Kwik saat itu terpaksa pindah ke Surabaya. Ia terpilih sebagai ketua umum Persatuan Pelajar SMA Tionghoa se-Indonesia. Namanya Chung Hsieh Hsieh Sheng Kien He Hui. Disingkat menjadi Chung Lien Hui.
Nama itu lantas diganti menjadi Perhimpunan Pelajar Sekolah Menengah Indonesia atau PPSMI. Hanya Tionghoa WNI yang boleh jadi anggota. WN asing hanya boleh jadi anggota istimewa tanpa hak suara
Sekjen terpilihnya anak Surabaya.
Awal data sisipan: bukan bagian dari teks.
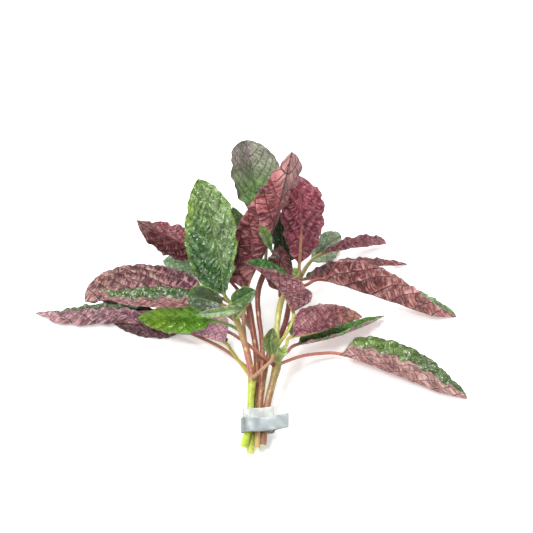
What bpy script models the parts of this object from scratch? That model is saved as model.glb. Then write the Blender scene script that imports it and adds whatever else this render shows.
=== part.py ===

Ia tidak mungkin mondar-mandir. Transportasi saat itu tidak semudah sekarang.
Di Surabaya ia tidak mendapatkan SMA yang cocok. Maka ia mengajak satu yayasan Tionghoa untuk mendirikan SMA baru. Ia cari guru-guru terbaik. Sekolah itu diberi nama SMA Erlangga. Di Kaliasin.
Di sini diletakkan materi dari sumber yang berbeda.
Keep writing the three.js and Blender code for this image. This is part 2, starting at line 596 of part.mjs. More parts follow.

Kwik menjadi siswa SMA kelas tiga di situ. Sekaligus pengurusnya. "Tiap bulan saya yang memikirkan gaji gurunya," katanya tergelak-gelak.
Tamat SMA, Kwik ke Jakarta. Kuliah di Universitas Indonesia. Tiga bulan di UI ia ke Belanda. Kakaknya sekolah di sana. Si kakak lagi sakit. Kwik harus menemani di RS selama sembilan bulan –sampai si kakak meninggal dunia.
Selama menunggu kakak itulah Kwik ditanya mau kuliah di mana.
"Cita-cita saya kuliah di London School of Economic. Di Inggris," jawabnya.